On the other side of the coin, we have seen over confident Buyers who decide “how hard can it be” only to find out the value of business is declining everyday as staff leave or Clients decide to test other service providers, or all the energy is going into solving new problems rather than maintaining course long enough learn what it takes to really get the job done. In cases where the role and expectations are not clear or simply tied to time (i.e.: 12 months) the opportunity for frustration and challenges to the business can escalate dramatically.
a) While Seller knows he has cashed the cheque so the business is sold, having the Seller involved at the same level as prior to sale, can trigger many opportunities to conflict with Buyers ideas of how operations or decisions should be made.
b) In some cases the Seller has been mandated to “run” business as usual.

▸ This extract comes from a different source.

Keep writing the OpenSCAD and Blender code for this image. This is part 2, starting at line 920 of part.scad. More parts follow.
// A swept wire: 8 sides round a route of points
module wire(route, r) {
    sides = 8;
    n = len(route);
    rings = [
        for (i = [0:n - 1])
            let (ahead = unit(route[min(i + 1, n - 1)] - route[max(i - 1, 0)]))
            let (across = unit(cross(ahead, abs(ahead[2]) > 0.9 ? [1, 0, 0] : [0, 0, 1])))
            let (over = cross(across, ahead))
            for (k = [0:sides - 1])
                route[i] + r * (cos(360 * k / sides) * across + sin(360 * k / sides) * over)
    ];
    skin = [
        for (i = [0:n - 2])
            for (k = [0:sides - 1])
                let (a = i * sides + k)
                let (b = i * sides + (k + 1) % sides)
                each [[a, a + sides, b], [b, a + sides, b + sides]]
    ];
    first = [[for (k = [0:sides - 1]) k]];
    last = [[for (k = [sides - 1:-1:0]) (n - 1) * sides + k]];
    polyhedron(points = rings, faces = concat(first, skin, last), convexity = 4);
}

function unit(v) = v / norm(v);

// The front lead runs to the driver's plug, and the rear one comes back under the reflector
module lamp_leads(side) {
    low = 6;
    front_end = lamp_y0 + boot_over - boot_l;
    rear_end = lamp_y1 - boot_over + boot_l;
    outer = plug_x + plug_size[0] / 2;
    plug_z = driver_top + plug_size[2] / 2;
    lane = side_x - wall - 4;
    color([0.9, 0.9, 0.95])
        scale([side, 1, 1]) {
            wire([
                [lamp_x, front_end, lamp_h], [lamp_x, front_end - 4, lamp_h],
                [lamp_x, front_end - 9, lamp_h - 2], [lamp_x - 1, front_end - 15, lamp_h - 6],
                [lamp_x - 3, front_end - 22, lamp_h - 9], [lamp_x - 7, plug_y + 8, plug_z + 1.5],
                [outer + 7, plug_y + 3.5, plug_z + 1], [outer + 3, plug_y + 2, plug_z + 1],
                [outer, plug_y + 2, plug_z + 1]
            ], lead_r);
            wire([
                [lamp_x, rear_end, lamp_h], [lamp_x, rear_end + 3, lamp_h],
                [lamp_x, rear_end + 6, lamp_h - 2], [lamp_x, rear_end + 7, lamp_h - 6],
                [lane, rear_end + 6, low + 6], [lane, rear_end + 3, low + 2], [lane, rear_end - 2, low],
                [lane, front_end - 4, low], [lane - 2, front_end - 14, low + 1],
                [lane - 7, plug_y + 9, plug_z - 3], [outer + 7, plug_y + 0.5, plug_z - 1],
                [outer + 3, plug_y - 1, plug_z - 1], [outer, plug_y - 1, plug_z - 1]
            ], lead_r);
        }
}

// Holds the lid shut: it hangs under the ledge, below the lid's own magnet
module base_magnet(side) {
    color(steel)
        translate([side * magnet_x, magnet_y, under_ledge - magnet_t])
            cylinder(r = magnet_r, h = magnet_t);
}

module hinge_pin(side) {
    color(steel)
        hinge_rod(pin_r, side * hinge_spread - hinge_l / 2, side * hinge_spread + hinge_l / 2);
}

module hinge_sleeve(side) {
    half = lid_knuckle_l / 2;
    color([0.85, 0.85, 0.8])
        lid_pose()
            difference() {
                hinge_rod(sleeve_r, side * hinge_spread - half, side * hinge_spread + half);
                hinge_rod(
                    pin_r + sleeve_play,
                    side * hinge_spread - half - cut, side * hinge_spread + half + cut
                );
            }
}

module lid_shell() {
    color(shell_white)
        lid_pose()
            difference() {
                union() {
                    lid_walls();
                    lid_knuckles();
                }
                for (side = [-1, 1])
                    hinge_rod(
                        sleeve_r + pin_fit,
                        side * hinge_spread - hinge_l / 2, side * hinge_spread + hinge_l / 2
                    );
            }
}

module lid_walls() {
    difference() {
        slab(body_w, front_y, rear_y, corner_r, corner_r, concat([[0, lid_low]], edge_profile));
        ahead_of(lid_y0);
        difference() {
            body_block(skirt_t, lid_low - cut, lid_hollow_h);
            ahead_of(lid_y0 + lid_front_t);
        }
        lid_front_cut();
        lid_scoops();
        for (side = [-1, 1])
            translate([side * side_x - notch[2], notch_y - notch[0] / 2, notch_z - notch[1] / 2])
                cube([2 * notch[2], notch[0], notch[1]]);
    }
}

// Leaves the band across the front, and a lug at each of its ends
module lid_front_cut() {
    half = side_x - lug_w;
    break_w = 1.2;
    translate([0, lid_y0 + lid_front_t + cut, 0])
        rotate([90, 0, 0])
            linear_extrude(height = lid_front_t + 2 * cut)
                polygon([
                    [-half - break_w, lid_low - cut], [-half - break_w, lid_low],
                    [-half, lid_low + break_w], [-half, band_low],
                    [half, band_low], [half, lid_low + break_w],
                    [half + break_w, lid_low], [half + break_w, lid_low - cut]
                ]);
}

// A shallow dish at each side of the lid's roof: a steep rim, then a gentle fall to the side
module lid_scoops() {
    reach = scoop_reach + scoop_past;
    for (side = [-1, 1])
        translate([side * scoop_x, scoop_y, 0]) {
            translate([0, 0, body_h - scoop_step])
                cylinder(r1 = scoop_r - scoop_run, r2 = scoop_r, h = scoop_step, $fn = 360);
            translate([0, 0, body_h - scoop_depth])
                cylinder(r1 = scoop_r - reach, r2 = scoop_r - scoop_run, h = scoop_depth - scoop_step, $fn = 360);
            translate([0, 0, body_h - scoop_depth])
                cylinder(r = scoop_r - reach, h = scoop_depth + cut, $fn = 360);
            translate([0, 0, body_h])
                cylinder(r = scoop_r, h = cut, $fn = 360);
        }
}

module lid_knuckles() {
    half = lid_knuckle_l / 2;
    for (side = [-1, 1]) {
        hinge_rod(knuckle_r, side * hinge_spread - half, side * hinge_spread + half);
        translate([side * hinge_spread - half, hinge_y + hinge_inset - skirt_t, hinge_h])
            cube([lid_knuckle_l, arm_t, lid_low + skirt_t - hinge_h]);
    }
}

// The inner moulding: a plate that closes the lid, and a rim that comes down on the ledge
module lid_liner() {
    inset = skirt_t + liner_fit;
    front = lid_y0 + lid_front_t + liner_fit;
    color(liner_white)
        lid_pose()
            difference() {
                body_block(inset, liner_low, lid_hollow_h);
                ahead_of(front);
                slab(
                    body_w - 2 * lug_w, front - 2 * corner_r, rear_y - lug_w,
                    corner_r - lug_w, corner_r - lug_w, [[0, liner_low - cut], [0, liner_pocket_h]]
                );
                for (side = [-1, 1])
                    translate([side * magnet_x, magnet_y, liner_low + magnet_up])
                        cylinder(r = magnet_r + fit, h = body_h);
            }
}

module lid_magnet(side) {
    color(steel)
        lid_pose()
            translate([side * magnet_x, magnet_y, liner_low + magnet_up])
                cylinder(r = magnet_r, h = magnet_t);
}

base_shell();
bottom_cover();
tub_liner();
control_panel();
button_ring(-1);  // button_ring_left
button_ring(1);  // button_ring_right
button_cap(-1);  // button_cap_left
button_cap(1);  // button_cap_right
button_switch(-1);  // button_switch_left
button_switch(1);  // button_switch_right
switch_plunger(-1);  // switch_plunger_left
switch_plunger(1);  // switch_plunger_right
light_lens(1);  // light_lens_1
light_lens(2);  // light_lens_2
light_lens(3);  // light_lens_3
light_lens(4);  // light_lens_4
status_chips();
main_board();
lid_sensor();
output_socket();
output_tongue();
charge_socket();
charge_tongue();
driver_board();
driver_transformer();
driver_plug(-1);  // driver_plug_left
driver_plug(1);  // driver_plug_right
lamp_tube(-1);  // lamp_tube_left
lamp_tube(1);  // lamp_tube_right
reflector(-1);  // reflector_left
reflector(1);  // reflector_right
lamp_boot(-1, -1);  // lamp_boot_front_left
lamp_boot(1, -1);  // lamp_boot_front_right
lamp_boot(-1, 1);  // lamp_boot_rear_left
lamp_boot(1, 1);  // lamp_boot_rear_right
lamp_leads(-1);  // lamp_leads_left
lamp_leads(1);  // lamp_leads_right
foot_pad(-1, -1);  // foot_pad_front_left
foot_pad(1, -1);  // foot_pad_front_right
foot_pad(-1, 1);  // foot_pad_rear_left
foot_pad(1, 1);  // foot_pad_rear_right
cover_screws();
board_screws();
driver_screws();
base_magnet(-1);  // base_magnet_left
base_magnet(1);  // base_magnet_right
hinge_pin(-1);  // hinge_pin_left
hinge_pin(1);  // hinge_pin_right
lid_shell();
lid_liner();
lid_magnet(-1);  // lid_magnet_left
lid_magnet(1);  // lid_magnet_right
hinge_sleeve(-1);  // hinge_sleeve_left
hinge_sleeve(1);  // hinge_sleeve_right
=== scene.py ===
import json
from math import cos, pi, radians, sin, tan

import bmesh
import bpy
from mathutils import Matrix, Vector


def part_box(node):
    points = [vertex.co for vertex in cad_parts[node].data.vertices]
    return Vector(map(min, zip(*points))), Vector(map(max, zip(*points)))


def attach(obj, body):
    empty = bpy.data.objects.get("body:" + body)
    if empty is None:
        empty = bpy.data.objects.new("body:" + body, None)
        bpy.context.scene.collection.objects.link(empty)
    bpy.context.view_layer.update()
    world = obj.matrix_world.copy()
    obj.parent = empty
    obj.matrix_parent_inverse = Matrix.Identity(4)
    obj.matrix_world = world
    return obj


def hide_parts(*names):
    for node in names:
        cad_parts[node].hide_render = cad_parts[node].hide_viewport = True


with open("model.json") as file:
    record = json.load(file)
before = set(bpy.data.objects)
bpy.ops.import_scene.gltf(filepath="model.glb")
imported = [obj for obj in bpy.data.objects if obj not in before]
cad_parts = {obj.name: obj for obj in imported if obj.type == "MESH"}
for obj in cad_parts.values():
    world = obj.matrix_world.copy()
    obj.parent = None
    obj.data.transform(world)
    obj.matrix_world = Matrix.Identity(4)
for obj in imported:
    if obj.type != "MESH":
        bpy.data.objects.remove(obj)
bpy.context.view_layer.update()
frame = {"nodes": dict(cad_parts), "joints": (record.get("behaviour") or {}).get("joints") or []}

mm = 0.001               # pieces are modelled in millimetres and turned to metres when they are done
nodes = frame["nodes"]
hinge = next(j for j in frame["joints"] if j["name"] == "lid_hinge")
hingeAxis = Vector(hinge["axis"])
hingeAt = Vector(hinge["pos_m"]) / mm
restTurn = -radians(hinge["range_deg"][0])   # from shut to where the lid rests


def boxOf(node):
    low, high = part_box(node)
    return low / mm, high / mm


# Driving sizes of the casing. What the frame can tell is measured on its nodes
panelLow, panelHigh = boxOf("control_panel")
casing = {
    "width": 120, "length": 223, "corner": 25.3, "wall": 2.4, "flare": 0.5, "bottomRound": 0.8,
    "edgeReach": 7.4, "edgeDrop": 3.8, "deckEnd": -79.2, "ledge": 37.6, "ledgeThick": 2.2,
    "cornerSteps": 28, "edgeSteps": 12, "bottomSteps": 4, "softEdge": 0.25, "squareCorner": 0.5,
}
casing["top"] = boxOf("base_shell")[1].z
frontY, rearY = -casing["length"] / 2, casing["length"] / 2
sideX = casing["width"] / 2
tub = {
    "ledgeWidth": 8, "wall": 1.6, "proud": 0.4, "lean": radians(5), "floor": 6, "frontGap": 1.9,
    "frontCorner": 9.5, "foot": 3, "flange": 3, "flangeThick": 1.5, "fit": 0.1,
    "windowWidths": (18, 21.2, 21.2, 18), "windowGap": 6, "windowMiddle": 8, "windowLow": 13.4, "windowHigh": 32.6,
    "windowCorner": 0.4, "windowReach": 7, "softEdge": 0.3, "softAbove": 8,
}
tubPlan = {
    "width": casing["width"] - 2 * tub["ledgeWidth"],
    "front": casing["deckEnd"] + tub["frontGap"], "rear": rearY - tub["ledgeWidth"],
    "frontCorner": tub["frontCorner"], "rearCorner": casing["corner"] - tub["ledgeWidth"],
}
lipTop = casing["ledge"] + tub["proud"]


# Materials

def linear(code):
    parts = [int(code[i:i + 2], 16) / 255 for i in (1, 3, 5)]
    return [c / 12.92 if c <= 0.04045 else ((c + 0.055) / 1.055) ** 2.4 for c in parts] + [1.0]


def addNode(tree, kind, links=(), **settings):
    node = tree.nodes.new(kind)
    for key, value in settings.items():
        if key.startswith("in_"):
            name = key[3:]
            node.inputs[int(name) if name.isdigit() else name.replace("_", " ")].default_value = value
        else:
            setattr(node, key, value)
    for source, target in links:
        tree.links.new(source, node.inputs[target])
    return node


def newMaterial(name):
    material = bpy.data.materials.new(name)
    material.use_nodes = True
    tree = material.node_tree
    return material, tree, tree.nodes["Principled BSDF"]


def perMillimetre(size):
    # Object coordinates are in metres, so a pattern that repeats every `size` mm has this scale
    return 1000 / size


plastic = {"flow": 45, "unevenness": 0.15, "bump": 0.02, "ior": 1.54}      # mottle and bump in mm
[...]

In most cases the real purpose of having that Seller around is to allow the Buyer to identify the critical dots to be connected and assist in managing any damage control required for the stakeholders.
c) If the Buyers goal is to work together to insure the best knowledge transfer and have the Buyer take full reigns as soon as possible, at some point the situations start repeating themselves and two decision makers are redundant. Both parties should agree how to address that before it becomes a problem.
d) In most cases the Sellers world has significantly changed. While he was responsible for the business outcome for years, now he has “the money” and it is a whole new world. If the expectations were not discussed early in the negotiation process any new suggestions of “we need you to do this or that” can lead to significant disagreements and frustrations.
e) While the Seller is on their way out anyway, the fact is a lot of the stakeholders have some form of loyalty to the Seller. Few people, including the Seller have the discipline to keep their opinions to themselves, so now everyone is hearing bits and pieces from the disgruntled Seller... and the Buyer is focusing on damage control instead of running the business. Keeping them on or cutting them loose? Answer: This should be a deliberate and integral component of the strategic planning in the negotiation of the deal... or leave this to the end only to find the consequences more painful than the process.